Graças ao voto de minerva da ministra Cármen Lúcia, o Supremo Tribunal Federal recuou, e em nome da harmonia entre os Poderes, fez um aceno de paz ao Congresso. Por 6 votos a 5, a Corte decidiu que medidas cautelares podem ser aplicadas contra parlamentares, mas, quando houver interferência no exercício do mandato, será preciso aval do Legislativo. Na prática, o STF abriu o caminho para o Senado revogar o afastamento de Aécio Neves (PSDB-MG), decretado pela 1ª Turma do STF em 28 de setembro. O Senado já tem sessão marcada para a próxima terça-feira, 17, para discutir exatamente o destino de Aécio.

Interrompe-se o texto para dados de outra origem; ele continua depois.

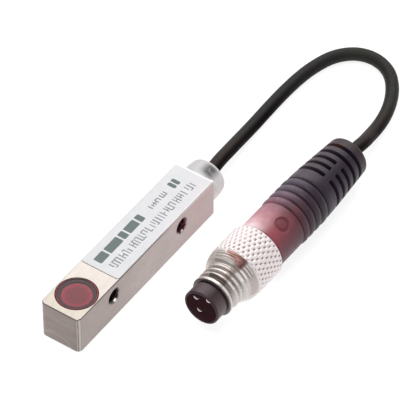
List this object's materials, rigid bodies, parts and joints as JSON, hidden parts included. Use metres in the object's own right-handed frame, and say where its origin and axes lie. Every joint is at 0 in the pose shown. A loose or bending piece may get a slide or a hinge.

A personagem central da decisão foi a presidente do Supremo, Cármen Lúcia. Para tentar amenizar a crise institucional entre STF e o Senado, em razão do afastamento de Aécio Neves, ela marcou o julgamento e prometeu ao presidente da Casa, Eunício Oliveira, que encontraria uma saída para a “guerra de poderes”. Foi de Cármen o voto de desempate a favor da autonomia do Congresso. Antes dela, o placar estava em 5 a 5. O relator, Edson Fachin, e os ministros Luis Roberto Barroso, Rosa Weber, Luiz Fux e Celso de Mello votaram contra a necessidade de aval do Legislativo para aplicação de medidas cautelares a deputados e senadores. Mas divergiram do relator os ministros Alexandre de Moraes, Dias Toffoli, Ricardo Lewandowski, Gilmar Mendes, Marco Aurélio Mello.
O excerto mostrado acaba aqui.